Here is When You Should Avoid an Auto Loan
Consider two people: Joe and Jane. Both have $5,000 saved up from their birthdays and mowing lawns and hard work at Summer jobs. Both are tired of riding their bicycles everywhere. Both are insisting they will end up in a car soon, and so both begin to research the one they want.
Joe visits some new auto-dealerships and some used auto dealerships. He likes the idea of a flashy new vehicle, but is somewhat put off by the price and the idea of how much he will have to pay for one beyond his initial $5,000, so he tends to stick to the used car lots.
Jane knows she has to look good and so avoids the used car lots. She has steady summer work and knows she will be able to afford payments on a vehicle. She’s willing and able to shell out a bit more in order to have the model of her dreams.
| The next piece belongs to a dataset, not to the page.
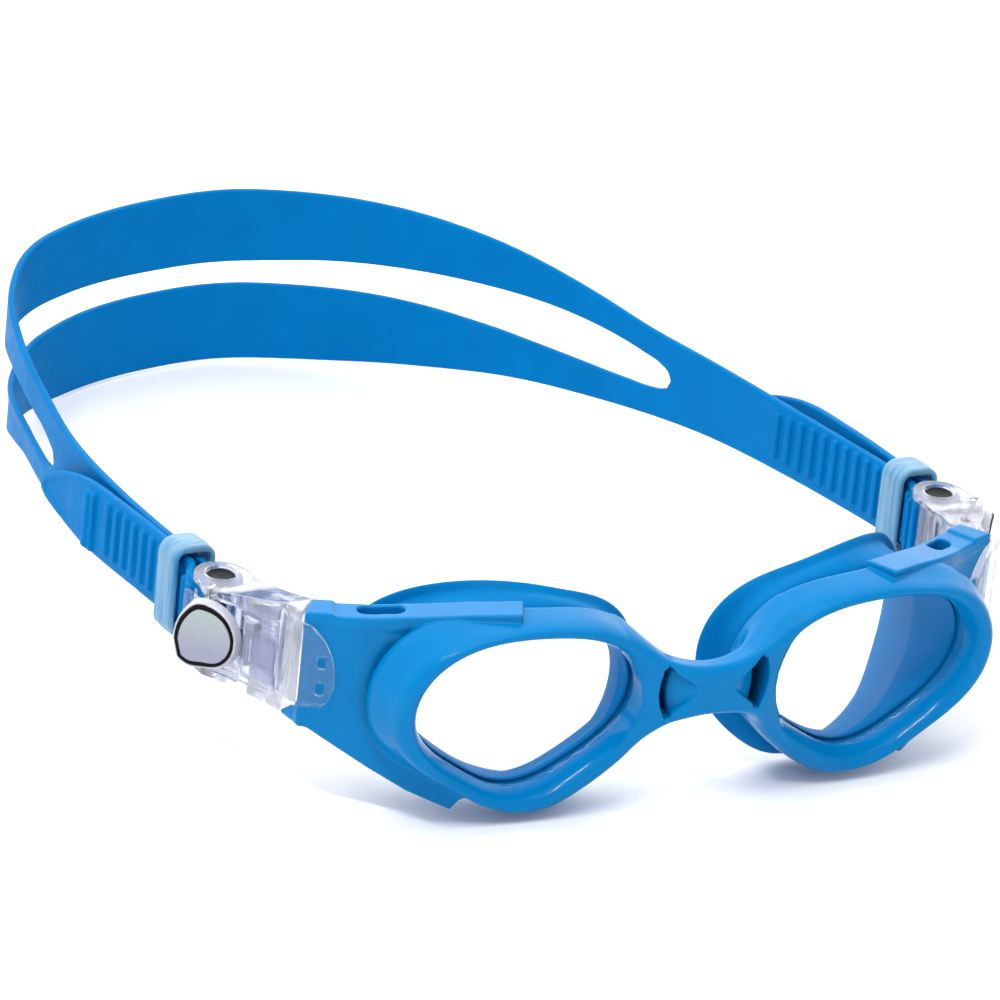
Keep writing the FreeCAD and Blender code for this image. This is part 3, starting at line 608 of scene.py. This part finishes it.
BLUE = moulded("frame_blue", (0.0, 0.168, 0.43), 0.22, grain=2.0, depth=0.012, cloud=0.04, coat=0.12,
               specular=0.03, hollow=3.0)
SEAL = moulded("seal_blue", (0.0, 0.155, 0.41), 0.5, grain=3.0, depth=0.02, cloud=0.06, specular=0.03)
STRAP = moulded("strap_blue", (0.0, 0.15, 0.415), 0.42, grain=2.6, depth=0.015, cloud=0.05, specular=0.02,
                hollow=1.5)
KEEPER = streaked_rubber("keeper_rubber", (0.16, 0.36, 0.53), (0.03, 0.25, 0.50), 0.4)
LENS = clear_plastic("lens_polycarbonate", (0.9, 0.95, 1.0), 0.015, 1.45, 0.004, alpha=0.025)
CLEAR = clear_plastic("buckle_polycarbonate", (0.52, 0.55, 0.68), 0.05, 1.5, 0.02, alpha=0.85)
CLIP = clear_plastic("clip_polycarbonate", (0.92, 0.95, 1.0), 0.05, 1.5, 0.02, alpha=0.46)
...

Joe finally settles on a $3,500 vehicle from a reputable used-car dealership that he researched extensively using such Internet sites as Kelly Blue Book to make sure his automobile had a good rating and long ‘life-expectancy’. He also puts down an extra $750 for a good used-car warranty from the dealer so he won’t have to pay for any unexpected repairs on the vehicle. In the end, Joe walks away with a few hundred dollars in his pocket for gas and a nice date with his girlfriend in his new vehicle.
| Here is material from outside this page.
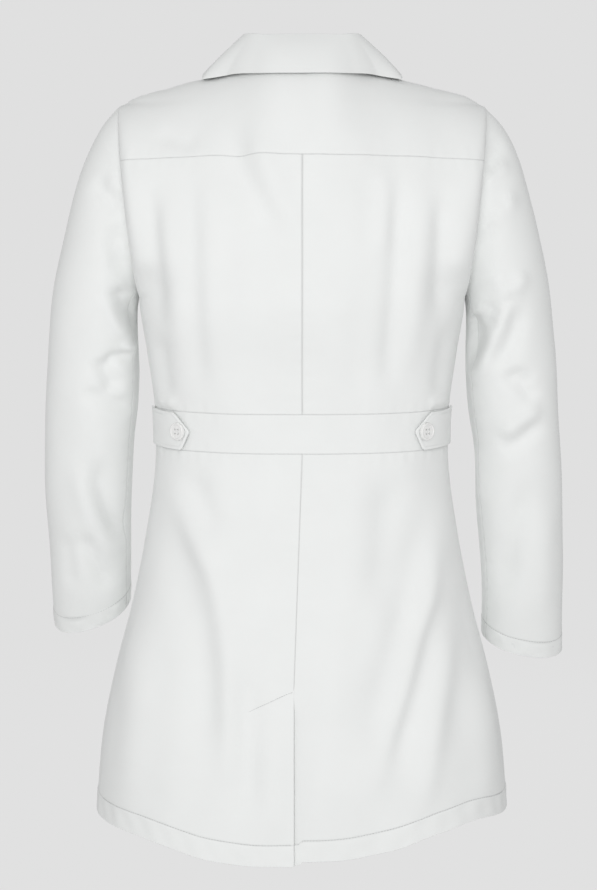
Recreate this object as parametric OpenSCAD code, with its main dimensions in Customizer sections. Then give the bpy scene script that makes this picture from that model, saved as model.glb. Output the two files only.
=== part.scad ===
/* [Body] */
// Half of the shoulder-seam-to-shoulder-seam width
shoulder_half = 204; // [195:0.5:212]
// Height of the sleeve tip of the shoulder below the back neck seam
shoulder_drop = 36; // [32:0.5:40]
// Half width of the coat at the underarm
chest_half = 185; // [180:0.5:190]
// Half width of the coat at the waist
waist_half = 169; // [164:0.5:174]
// Half width of the coat at the hem
hem_half = 247; // [240:0.5:252]
// Depth of the back from the shoulder plane at the chest
back_depth = 128; // [122:1:134]
// Depth of the front from the shoulder plane at the bust
front_depth = 136; // [130:1:142]
// Back neck seam to hem
hem_drop = 862; // [856:1:868]
// Thickness of one panel of cloth
cloth = 1.1; // [0.9:0.1:1.3]

/* [Belt and tabs] */
// Top of the belt below the back neck seam
belt_top = 371; // [366:1:374]
// Height of the belt
belt_h = 43; // [40:0.5:44]
// Height of each tab where it is sewn in
tab_h = 42; // [38:0.5:43]
// Diameter of every button
button_d = 20; // [16:0.5:21]

/* [Vent] */
// Top of the vent below the back neck seam
vent_drop = 668; // [660:1:676]
// Width of the vent flap's fold at the hem
vent_w = 68; // [50:1:72]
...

Jane sits down at a dealership and begins to sign mountains of paperwork for the $25,000 car she wants to buy. Since she only works summers, the interest rate on the vehicle is pretty high, but the dealer is throwing in a free tank of gas and a sub-woofer for her speaker system! By the time she’s done, hours later, it is dark, she is penniless, and she drives off the lot, nervous, but excited for all her friends to see her new automobile tomorrow.
Flash-Forward 2 Years
Jane is struggling to make her payments. She can’t go out with her friends as often as she’d like because she has to save her money to make the monthly car bill, the insurance, and to fill the tank with gas. Her vehicle still looks pretty nice, but the novelty has worn off and no one is extremely impressed to see her pull up in it anymore. Her car, which she drove off the lot at $25,000, is now worth about $15,000, but she still owes more than $21,000 on it – she is upside down on her payments and will be for a long time. By the time this car is paid off it will be a ‘hunk of junk’ just like the ones she avoided buying in the first place.
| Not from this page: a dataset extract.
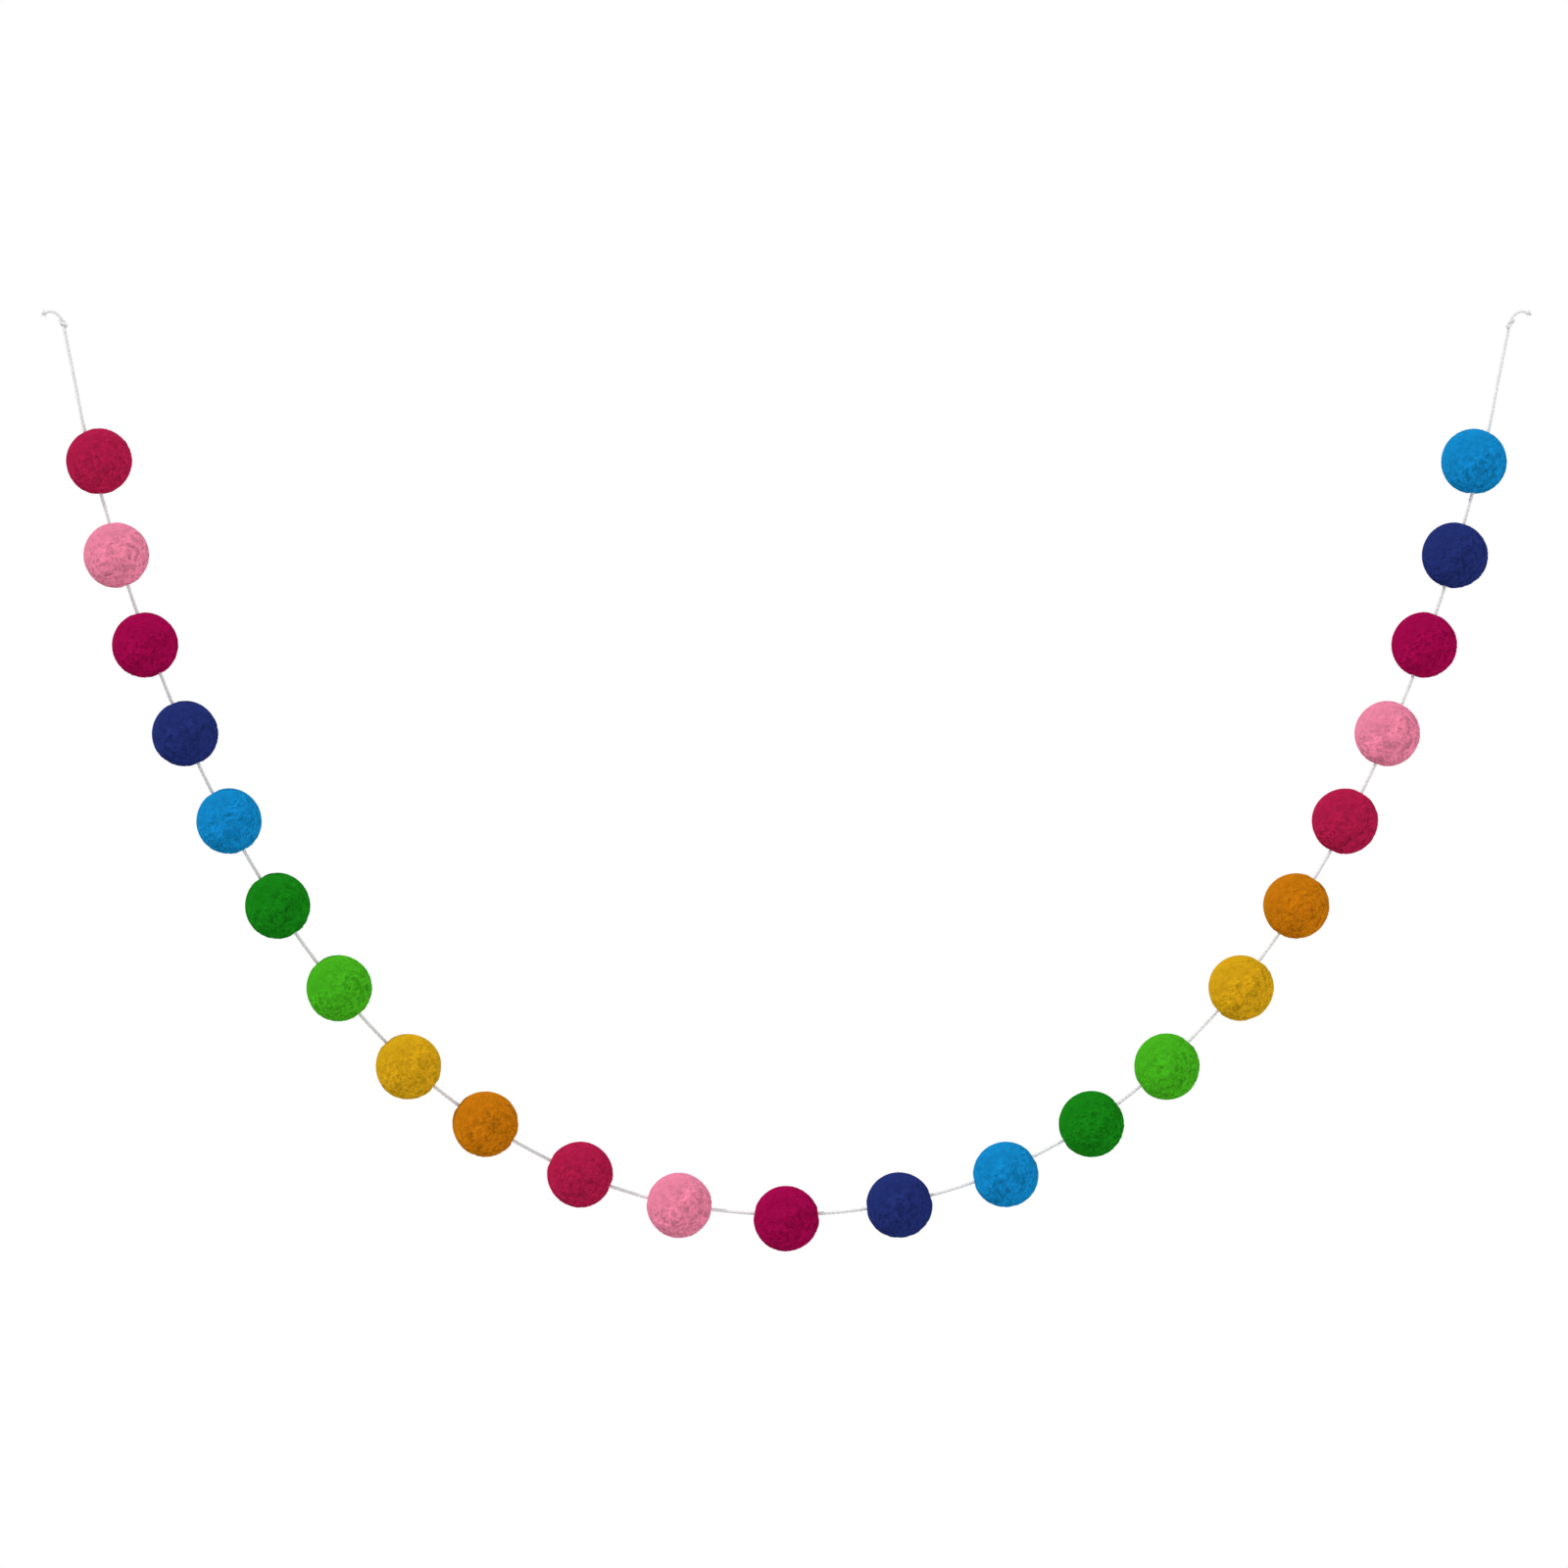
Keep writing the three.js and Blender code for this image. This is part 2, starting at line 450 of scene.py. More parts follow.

Joe, on the other hand, has plenty of money to continue taking his girlfriend out. All he pays for is gas and insurance. With the money he’s saving on payments he is paying himself into an interest-bearing account and he figures in 4 more years he’ll have another $5,000 or more saved up to get another ‘new’ used-car right out of the lot. He may not look as good as Jane does, but he has more money, more time, and is paying himself interest rather than paying a bank. At the end of this tale, when both automobiles end up in a dump somewhere, Joe and his girlfriend will be debt-free and getting married in a large, expensive, paid-for ceremony. Jane will be sitting down to sign a mountain of paperwork again to stay in debt because she needs something to get her to work and back.